┏━━
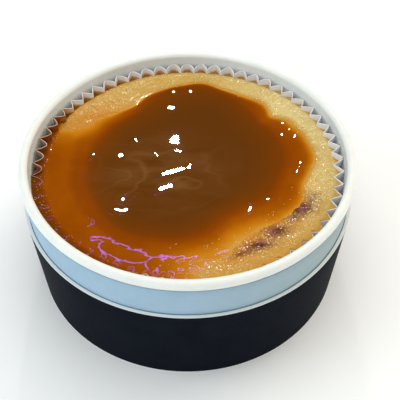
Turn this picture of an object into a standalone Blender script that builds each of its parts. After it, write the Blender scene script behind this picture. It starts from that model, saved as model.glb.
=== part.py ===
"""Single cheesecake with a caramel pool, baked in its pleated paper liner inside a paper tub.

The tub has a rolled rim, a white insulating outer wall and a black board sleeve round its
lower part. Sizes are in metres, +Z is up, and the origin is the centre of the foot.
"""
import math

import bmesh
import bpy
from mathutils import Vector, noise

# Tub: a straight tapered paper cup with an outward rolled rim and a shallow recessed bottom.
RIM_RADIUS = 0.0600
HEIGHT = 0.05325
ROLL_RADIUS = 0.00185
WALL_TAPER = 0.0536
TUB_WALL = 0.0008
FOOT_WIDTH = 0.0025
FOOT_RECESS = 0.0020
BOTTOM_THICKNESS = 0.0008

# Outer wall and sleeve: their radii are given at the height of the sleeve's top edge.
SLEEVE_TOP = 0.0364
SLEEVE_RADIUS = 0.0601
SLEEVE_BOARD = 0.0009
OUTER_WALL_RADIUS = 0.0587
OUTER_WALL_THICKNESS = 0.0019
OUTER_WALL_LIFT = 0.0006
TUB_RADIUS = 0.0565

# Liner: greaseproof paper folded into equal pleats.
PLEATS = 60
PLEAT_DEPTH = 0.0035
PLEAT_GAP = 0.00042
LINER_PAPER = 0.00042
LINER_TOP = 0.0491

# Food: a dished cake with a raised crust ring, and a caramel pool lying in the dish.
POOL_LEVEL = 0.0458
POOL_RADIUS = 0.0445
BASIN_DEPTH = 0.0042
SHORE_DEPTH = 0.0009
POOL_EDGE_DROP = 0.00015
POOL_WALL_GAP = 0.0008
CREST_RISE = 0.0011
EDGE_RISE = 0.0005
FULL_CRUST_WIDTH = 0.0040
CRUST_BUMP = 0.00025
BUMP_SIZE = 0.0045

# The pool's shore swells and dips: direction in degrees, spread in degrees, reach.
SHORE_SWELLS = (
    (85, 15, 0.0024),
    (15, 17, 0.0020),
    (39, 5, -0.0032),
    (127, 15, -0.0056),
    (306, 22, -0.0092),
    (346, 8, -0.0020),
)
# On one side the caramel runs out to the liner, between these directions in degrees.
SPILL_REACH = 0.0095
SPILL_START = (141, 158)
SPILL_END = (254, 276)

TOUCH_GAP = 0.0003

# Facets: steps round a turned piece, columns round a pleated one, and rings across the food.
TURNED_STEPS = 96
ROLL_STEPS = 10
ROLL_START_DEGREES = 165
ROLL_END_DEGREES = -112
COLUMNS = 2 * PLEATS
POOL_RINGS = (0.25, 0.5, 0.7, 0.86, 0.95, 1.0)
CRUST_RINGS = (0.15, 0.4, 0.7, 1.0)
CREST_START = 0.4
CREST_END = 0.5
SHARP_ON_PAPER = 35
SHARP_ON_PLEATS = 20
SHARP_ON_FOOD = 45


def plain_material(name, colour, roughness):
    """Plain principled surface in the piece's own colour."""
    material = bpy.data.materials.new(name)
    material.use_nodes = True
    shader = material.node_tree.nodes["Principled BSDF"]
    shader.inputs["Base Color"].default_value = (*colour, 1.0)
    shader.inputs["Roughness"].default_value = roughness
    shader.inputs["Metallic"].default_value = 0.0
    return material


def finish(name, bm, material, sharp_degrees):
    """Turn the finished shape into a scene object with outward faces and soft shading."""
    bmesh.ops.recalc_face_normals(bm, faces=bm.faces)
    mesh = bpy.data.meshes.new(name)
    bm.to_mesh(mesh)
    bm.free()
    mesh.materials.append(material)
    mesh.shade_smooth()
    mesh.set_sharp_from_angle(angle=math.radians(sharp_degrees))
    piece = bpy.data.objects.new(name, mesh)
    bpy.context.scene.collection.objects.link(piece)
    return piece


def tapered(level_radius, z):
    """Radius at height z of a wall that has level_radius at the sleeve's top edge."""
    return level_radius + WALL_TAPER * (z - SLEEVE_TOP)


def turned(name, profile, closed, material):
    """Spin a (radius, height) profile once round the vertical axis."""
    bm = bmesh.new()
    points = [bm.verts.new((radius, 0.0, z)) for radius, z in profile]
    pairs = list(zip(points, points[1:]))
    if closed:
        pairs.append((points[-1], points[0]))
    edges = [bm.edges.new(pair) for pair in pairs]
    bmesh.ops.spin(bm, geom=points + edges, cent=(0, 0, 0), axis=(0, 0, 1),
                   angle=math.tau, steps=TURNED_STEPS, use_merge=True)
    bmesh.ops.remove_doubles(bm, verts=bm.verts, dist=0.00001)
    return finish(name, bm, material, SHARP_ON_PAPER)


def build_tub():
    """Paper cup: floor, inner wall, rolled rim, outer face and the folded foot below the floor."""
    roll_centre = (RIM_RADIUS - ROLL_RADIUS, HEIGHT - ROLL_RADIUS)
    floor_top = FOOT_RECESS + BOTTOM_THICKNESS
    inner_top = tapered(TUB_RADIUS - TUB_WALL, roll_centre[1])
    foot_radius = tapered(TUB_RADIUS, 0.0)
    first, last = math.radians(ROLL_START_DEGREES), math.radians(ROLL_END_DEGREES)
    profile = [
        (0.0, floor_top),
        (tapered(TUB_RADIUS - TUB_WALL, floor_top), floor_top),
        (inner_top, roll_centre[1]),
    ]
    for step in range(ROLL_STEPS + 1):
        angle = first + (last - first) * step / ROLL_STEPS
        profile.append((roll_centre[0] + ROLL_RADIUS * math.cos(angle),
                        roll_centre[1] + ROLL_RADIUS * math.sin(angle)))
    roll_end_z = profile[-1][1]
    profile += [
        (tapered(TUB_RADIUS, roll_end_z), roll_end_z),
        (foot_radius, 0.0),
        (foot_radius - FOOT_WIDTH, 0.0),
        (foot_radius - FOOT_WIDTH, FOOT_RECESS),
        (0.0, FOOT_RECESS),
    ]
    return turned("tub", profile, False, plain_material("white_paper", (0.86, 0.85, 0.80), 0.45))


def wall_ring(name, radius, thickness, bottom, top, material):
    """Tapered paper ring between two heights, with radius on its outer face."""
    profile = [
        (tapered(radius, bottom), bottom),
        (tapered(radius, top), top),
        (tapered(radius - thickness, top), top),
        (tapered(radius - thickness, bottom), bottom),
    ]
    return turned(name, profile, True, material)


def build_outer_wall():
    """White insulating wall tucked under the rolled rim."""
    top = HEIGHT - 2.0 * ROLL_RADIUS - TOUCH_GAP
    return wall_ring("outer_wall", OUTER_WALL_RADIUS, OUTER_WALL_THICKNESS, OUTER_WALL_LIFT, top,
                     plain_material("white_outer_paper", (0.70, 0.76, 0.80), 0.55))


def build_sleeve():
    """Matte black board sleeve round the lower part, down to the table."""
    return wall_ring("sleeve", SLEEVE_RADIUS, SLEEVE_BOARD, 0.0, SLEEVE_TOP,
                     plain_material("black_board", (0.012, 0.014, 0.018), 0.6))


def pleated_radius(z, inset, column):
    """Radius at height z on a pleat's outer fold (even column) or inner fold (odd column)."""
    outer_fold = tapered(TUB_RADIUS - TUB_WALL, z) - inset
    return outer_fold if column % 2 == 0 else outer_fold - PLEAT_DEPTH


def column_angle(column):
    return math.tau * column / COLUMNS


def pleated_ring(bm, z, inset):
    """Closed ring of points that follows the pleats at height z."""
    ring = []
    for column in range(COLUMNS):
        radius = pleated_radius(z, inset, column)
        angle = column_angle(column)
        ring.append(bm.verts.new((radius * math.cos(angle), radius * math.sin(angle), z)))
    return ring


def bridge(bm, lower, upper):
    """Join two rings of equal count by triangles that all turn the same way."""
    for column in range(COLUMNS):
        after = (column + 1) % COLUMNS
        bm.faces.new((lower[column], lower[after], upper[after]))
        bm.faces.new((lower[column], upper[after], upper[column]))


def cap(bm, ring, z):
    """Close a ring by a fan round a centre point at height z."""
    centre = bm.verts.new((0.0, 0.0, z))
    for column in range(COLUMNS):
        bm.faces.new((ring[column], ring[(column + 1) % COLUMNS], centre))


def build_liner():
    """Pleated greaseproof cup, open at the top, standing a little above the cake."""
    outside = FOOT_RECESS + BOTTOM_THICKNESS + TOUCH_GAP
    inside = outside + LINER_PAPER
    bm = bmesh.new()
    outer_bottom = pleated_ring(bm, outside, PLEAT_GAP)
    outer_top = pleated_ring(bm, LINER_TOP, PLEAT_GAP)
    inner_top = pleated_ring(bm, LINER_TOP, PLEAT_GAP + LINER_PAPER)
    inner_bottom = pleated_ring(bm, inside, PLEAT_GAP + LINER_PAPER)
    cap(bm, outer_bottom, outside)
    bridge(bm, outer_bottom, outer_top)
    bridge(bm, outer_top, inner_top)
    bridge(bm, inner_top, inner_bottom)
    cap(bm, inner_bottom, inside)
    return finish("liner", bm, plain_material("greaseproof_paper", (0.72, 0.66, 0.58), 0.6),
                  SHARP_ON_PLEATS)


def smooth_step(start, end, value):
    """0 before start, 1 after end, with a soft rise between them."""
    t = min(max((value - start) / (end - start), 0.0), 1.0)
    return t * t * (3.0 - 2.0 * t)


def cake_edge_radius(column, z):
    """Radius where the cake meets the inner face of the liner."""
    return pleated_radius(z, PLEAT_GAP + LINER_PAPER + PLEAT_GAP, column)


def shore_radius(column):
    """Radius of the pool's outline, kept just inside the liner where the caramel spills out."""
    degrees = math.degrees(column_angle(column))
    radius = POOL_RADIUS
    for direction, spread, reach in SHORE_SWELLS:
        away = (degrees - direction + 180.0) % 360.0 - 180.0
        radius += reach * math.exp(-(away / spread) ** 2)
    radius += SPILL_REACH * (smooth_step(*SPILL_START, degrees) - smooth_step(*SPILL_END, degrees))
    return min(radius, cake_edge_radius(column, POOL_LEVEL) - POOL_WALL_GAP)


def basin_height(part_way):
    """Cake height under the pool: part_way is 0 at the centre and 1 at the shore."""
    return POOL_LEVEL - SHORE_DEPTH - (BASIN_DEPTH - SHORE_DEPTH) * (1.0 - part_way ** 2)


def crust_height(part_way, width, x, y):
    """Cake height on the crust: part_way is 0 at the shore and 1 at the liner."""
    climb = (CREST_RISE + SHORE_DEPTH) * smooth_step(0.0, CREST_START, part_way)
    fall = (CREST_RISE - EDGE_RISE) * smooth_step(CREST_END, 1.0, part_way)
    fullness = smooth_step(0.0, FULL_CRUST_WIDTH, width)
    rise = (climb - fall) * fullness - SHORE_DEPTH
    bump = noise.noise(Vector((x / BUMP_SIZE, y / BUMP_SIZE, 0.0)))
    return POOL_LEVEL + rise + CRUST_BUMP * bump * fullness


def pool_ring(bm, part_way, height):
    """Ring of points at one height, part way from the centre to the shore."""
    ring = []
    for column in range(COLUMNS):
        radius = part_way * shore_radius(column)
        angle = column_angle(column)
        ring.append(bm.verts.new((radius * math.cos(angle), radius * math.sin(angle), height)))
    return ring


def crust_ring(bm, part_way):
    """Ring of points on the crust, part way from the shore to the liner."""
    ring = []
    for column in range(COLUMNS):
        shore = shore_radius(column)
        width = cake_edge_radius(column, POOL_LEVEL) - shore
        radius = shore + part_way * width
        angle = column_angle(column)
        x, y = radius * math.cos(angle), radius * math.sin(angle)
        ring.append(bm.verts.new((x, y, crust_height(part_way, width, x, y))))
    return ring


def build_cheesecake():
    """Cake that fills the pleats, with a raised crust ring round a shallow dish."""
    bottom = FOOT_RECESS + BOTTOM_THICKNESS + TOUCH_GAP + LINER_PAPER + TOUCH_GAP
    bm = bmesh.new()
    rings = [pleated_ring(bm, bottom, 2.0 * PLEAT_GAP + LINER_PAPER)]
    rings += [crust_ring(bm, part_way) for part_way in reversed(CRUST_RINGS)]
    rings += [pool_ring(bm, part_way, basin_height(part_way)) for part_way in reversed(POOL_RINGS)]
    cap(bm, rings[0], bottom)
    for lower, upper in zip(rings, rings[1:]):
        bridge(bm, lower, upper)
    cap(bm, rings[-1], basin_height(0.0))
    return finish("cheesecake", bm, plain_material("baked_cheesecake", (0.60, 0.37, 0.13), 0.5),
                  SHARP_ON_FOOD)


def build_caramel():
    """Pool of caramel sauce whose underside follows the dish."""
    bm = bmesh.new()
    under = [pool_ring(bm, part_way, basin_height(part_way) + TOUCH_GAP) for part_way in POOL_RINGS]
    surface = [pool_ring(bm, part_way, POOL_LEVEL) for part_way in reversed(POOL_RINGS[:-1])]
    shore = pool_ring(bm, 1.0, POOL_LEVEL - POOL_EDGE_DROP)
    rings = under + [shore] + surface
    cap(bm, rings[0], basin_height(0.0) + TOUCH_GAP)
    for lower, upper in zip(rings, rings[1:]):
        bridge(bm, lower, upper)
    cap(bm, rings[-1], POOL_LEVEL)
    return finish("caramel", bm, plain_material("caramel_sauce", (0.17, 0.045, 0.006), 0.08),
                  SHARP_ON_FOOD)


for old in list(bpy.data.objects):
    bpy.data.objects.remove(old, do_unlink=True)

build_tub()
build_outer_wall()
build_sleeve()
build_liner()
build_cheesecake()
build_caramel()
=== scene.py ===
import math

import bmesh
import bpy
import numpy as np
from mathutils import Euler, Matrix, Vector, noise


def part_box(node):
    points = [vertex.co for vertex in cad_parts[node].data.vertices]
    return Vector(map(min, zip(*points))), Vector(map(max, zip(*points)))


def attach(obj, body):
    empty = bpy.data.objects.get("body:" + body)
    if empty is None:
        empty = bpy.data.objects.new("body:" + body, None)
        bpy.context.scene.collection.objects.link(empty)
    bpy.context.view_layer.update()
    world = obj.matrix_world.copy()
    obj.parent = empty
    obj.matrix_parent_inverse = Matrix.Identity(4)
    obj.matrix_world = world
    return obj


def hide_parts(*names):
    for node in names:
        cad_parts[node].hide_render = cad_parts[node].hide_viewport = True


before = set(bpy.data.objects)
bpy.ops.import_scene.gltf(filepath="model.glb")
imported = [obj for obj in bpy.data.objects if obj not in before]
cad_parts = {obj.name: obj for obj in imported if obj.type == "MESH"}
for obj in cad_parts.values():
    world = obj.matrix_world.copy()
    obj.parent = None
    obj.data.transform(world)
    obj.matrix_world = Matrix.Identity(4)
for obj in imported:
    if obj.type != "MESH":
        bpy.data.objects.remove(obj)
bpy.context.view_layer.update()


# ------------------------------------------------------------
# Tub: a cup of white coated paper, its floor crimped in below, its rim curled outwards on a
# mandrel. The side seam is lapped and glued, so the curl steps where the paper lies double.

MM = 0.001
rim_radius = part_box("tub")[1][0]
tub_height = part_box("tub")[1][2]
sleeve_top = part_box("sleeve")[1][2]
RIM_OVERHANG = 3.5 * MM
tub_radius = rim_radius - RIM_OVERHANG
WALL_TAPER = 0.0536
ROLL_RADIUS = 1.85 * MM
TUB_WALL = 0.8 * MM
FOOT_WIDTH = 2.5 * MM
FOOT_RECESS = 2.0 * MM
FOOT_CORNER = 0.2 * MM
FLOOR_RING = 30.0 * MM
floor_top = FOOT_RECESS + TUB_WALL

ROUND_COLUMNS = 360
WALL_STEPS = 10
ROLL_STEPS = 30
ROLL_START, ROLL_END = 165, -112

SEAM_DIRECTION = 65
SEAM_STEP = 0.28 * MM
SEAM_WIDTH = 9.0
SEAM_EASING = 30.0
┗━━
WORK TO COMPLETE:
Your task is to reproduce exactly the lines beginning at the line containing "cap(bm, rings[-1], POOL_LEVEL)" and ending at the line containing "obj.parent = empty", inclusive.

ANSWER IN FULL:
    cap(bm, rings[-1], POOL_LEVEL)
    return finish("caramel", bm, plain_material("caramel_sauce", (0.17, 0.045, 0.006), 0.08),
                  SHARP_ON_FOOD)


for old in list(bpy.data.objects):
    bpy.data.objects.remove(old, do_unlink=True)

build_tub()
build_outer_wall()
build_sleeve()
build_liner()
build_cheesecake()
build_caramel()
=== scene.py ===
import math

import bmesh
import bpy
import numpy as np
from mathutils import Euler, Matrix, Vector, noise


def part_box(node):
    points = [vertex.co for vertex in cad_parts[node].data.vertices]
    return Vector(map(min, zip(*points))), Vector(map(max, zip(*points)))


def attach(obj, body):
    empty = bpy.data.objects.get("body:" + body)
    if empty is None:
        empty = bpy.data.objects.new("body:" + body, None)
        bpy.context.scene.collection.objects.link(empty)
    bpy.context.view_layer.update()
    world = obj.matrix_world.copy()
    obj.parent = empty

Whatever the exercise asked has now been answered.